The Guaranteed Lifetime Income Benefit puts you in control of your retirement savings and income by guaranteeing your income for life. Your income will not decrease regardless of how the markets perform. Hence, you are provided with protection against the risks of longevity, inflation, and volatility of market returns.
This type of product is often just one component of a well diversified retirement income portfolio. Typically, we would recommend to clients that they not put all their eggs in one basket; however, use a number of different products in arriving at their retirement income.
The Guaranteed Lifetime Income Benefit provides a guaranteed income for life, which can start as early as age 50 with some providers; however, other policies do not start distributing income until age 65. Therefore, it is important that you see the various products in the marketplace and determine which one best suits your situation.
One item to keep in mind is that these products cannot be used for any locked in monies, i.e. Pension monies or Locked-In Retirement Accounts (LIRAs). This product can only be used with RRSP monies and non-registered monies.
Furthermore, this type of product offers two methods of increasing your Lifetime Income:
Deferral Bonuses - Depending on the carrier, you can be eligible to earn a deferral bonus every year until you make a withdrawal. Currently, most carriers are offering a 5% Deferral Bonus. Consequently, the deferral bonus can help you grow your Lifetime Income Benefit even when markets are down.
Income Resets - The Income reset generally occurs every three years and is available for the life of the policy.
The income reset can increase every three years when the policy value is greater than the existing Lifetime Income withdrawal base.
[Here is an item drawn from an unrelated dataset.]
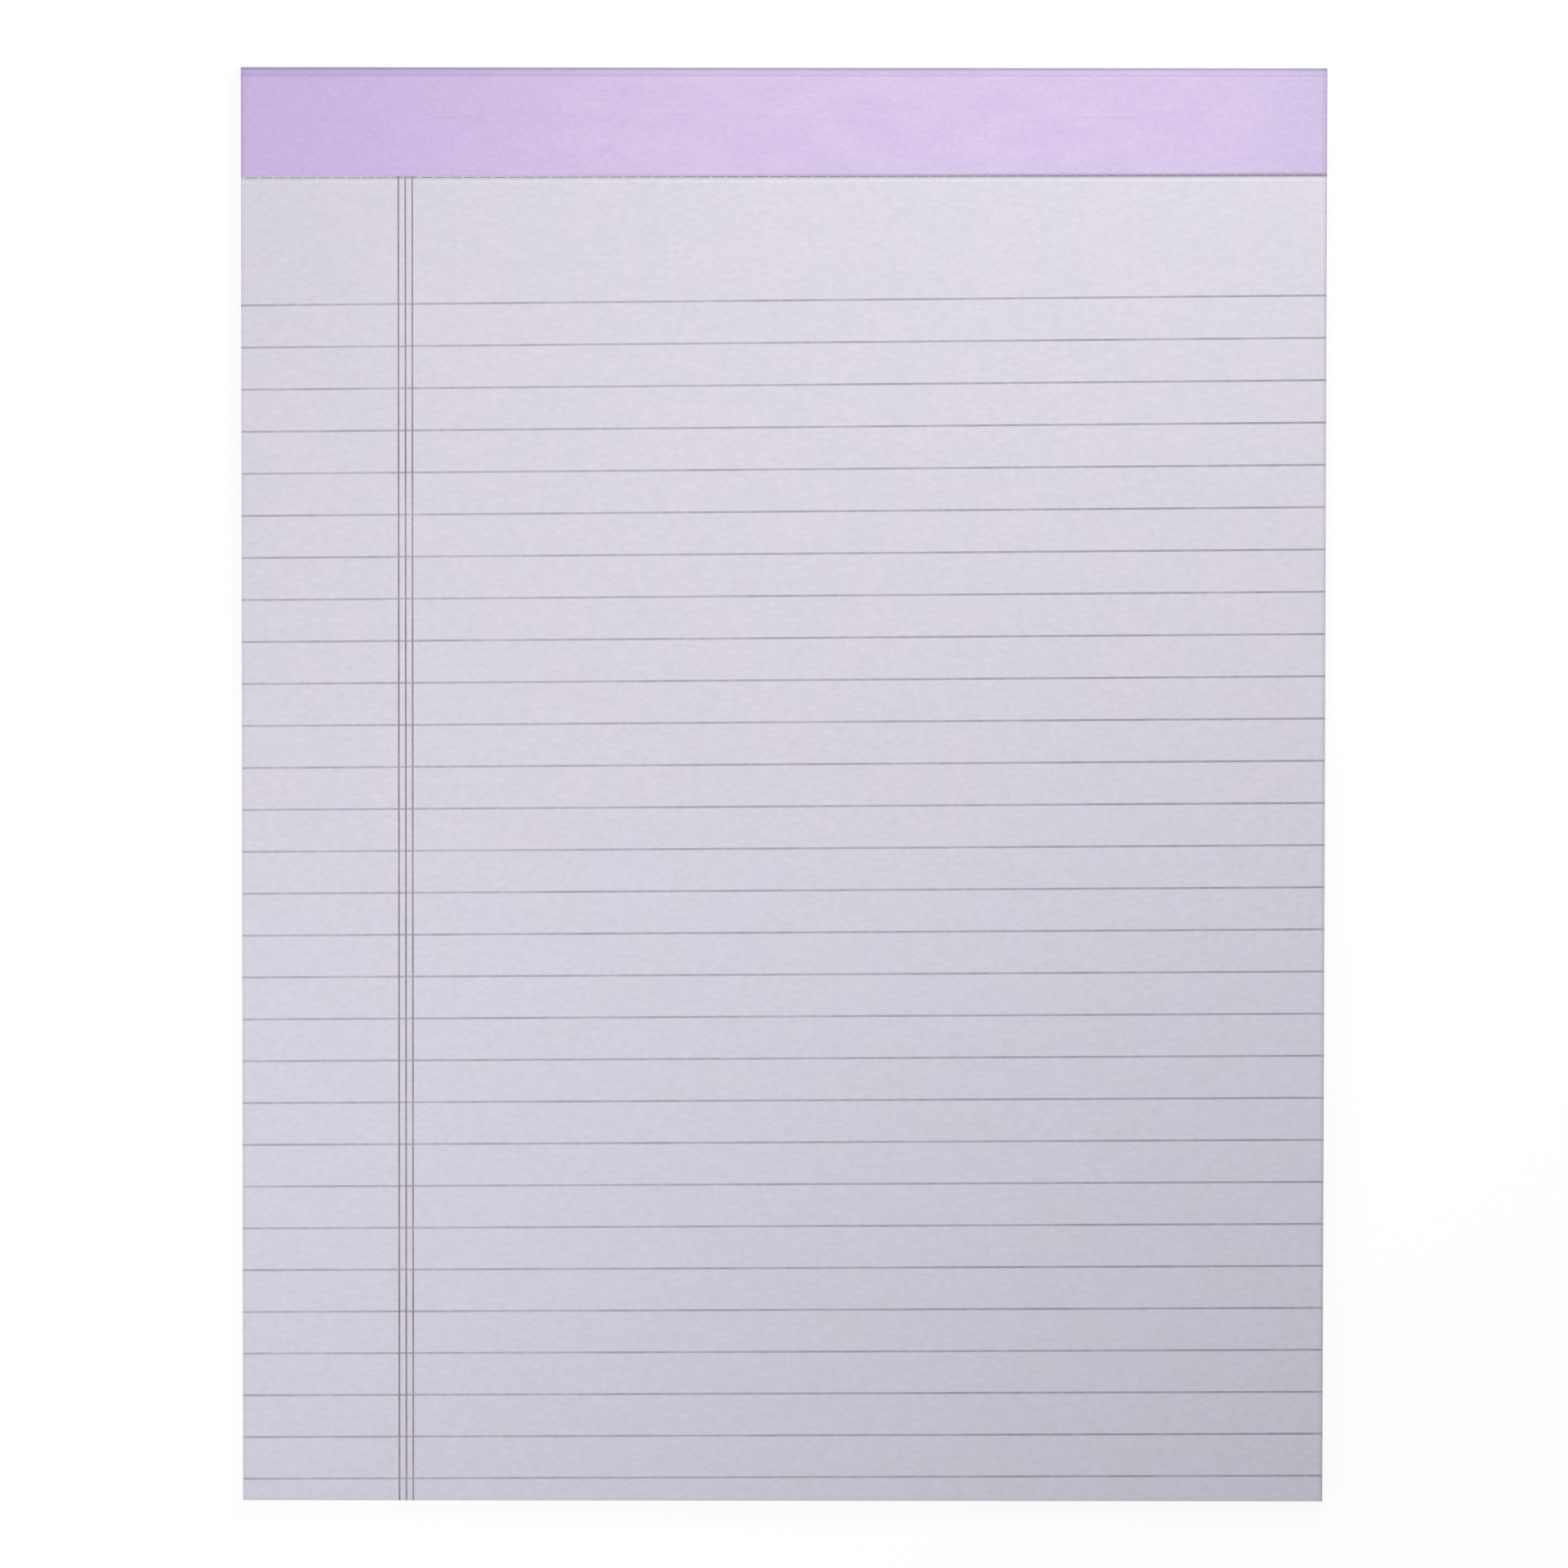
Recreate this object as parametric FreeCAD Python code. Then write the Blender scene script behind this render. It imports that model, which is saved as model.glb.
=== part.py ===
import FreeCAD, Part
import math
import os

# A letter-size legal pad, lying on its backing board as it would on a desk.
# Fifty ruled sheets lie on a chipboard back. Wire staples hold both together near the
# head, and a strip of binding paper is folded over the head and hides the staples.
# Each sheet tears off at a row of slits just below the front edge of that strip.
# Millimetres. +X is the reader's right, +Y runs from the foot to the bound head, and
# +Z is up. The origin is the middle of the footprint, on the surface the pad lies on.

Vector = FreeCAD.Vector

# Pad
PAD_WIDTH = 215.9
PAD_LENGTH = 298.45

# Sheets
SHEET_COUNT = 50
SHEET_THICKNESS = 0.095
HEAD_PRESS = 0.3  # how much thinner the stack is where the staples hold it
STAPLE_LAND = 2.0  # flat part of the pressed head, on the foot side of the staples

# Backing board
BOARD_THICKNESS = 1.0

# Binding strip
TAPE_THICKNESS = 0.18
TAPE_FRONT_FLAP = 20.4  # from the head face to the front edge, at the middle of the pad
TAPE_BACK_FLAP = 19.0
TAPE_SKEW = 0.22  # degrees; the front edge is that far out of square, lower at the left
TAPE_BITE = 0.05  # how far the back flap is pressed into the board
TAPE_LEVEL_EDGE = 1.05  # least width along the front edge that stays level
FOLD_RADIUS = 0.4  # inside radius of both folds

# Row of slits along which a sheet tears off
SLITS_BELOW_TAPE = 0.4  # from the front edge to the middle of the slits
SLIT_LENGTH = 2.3
SLIT_TIE = 0.6  # paper left between two slits
SLIT_WIDTH = 0.14

# Staples
STAPLE_COUNT = 3
STAPLE_SPACING = 64.0
STAPLE_CROWN = 12.7  # between the two leg centres
STAPLE_CLINCH = 4.6  # how far each leg is folded in on the back
STAPLE_FROM_HEAD = 8.0
WIRE_DIAMETER = 0.5
WIRE_CLEARANCE = 0.05  # between the wire and the paper or board round it
WIRE_SINK = 0.05  # how far the wire lies below the paper or board surface

# Printed ruling
RULE_PITCH = 8.81
RULE_WIDTH = 0.42
FIRST_RULE_FROM_HEAD = 46.6
LEAST_FOOT_SPACE = 4.0  # no rule lies nearer the foot than this
RULE_SKEW_HEAD = 0.63  # degrees out of square at the first rule, lower at the left
RULE_SKEW_FOOT = 0.25  # and at the last rule
MARGIN_FROM_LEFT = 31.3  # to the first margin line
MARGIN_LINE_PITCH = 1.38
MARGIN_LINE_COUNT = 3
MARGIN_LINE_WIDTH = 0.34
INK_THICKNESS = 0.02

# Places that follow from the sizes above
LEFT = -PAD_WIDTH / 2
FOOT = -PAD_LENGTH / 2
HEAD_FACE = PAD_LENGTH / 2 - TAPE_THICKNESS  # where sheets and board end at the head
FLAP_LEVEL = TAPE_THICKNESS  # upper face of the back flap
BOARD_BACK = FLAP_LEVEL - TAPE_BITE
BOARD_TOP = BOARD_BACK + BOARD_THICKNESS
STACK_TOP = BOARD_TOP + SHEET_COUNT * SHEET_THICKNESS
STAPLED_TOP = STACK_TOP - HEAD_PRESS
STAPLE_Y = HEAD_FACE - STAPLE_FROM_HEAD
TAPE_EDGE_Y = HEAD_FACE - TAPE_FRONT_FLAP
TAPE_EDGE_RISE = PAD_WIDTH / 2 * math.tan(math.radians(TAPE_SKEW))
DIP_START_Y = TAPE_EDGE_Y + TAPE_EDGE_RISE + TAPE_LEVEL_EDGE
DIP_END_Y = STAPLE_Y - STAPLE_LAND
WIRE_RADIUS = WIRE_DIAMETER / 2
HOLE_RADIUS = WIRE_RADIUS + WIRE_CLEARANCE
BEND_RADIUS = HOLE_RADIUS + WIRE_CLEARANCE  # of the wire's centreline, clear of the hole's edge
POCKET_DEPTH = WIRE_SINK + WIRE_DIAMETER + WIRE_CLEARANCE
BEYOND = 2.0  # how far a cutting shape runs past what it cuts


def slab(x0, x1, y0, y1, z0, z1):
    """A box between two corners."""
    return Part.makeBox(x1 - x0, y1 - y0, z1 - z0, Vector(x0, y0, z0))


def line(start, end):
    """A straight edge."""
    return Part.LineSegment(start, end).toShape()


def centred_row(count, pitch):
    """X places of a row of equal steps about the middle of the pad."""
    return [(step - (count - 1) / 2) * pitch for step in range(count)]


def beside(y, z, heading, distance):
    """The point that far to the left of (y, z), for a path with that heading."""
    angle = math.radians(heading)
    return Vector(LEFT, y - distance * math.sin(angle), z + distance * math.cos(angle))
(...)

Therefore, once your Lifetime Income withdrawal base increases, it is guaranteed for life... regardless of any future decreases in the markets, and assuming no excess withdrawals are made.
This type of product can seem almost too good to be true! There is a catch... the carriers do charge increased Investment Management Fees in order to cover off the excess risk on this type of product. Furthermore, guarantees can be put in place in the event of death and on the maturity value of the monies. Again, these items are determined based on a charge to the Investment Management Fees.
Annuities
Annuities provide a guaranteed income for a defined period with no investment management and no ongoing invest risk. A "life" annuity is simply a contract you sign with a life insurance company. Under the terms of this contract, you may make a lump-sum payment to the insurer in exchange for a guaranteed income stream, i.e. a pension.
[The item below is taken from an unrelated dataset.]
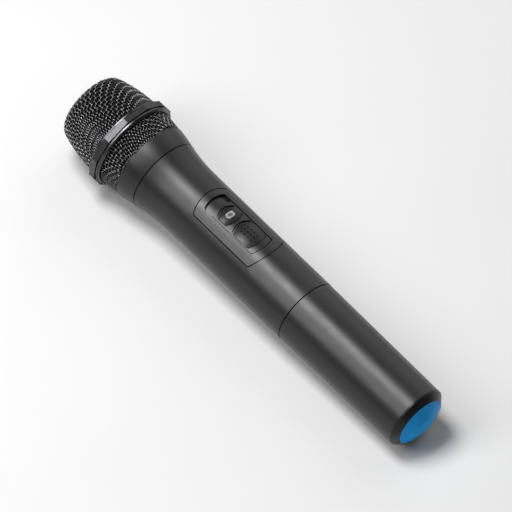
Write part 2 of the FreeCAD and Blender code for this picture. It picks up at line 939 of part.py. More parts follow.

Depending on the type of annuity you choose, the annuity can be payable for a specified period or as long as you live, and it may continue to your spouse or other beneficiary after your death. Your choice may be restricted - depending on the type of plan your lump-sum payment was made from.
The actual money income you receive from your annuity will depend on a number of factors, including:
- The amount of money used to purchase an annuity.
- The more money you convert, the larger your income will be
- Your age.
- Generally speaking, the older you are when you start to receive your annuity, the higher your annuity income will be.
- Younger retirees receive less annuity income each month because they are expected to live longer.
- The type of annuity you purchase.
- Different annuities offer different features. Some features are quite valuable and, in exchange, result in a lower monthly income.
There is one other important factor that will have a material impact on the size of your monthly annuity payments: the interest rates in effect at the time you annuitize (i.e. convert) your savings. Generally speaking, the interest rate used at the time of conversion is fixed for the lifetime of your annuity payments.
If you purchase your annuity when interest rates are very low, your income will be lower. When interest rates are high, on the other hand, the annuity income is increased. Unlike when you get a mortgage or car loan, this is one of those times when high interest rates work in your favour.
Summary
By requesting your account be registered as a Registered Retirement Income Fund, Life Income Fund, Guaranteed Lifetime Income Benefit or an Annuity, you are requesting it to be registered under the Income Tax Act, and if necessary, the taxation Act in Quebec. This account must provide income and will become payable and taxable in the year in which it is received.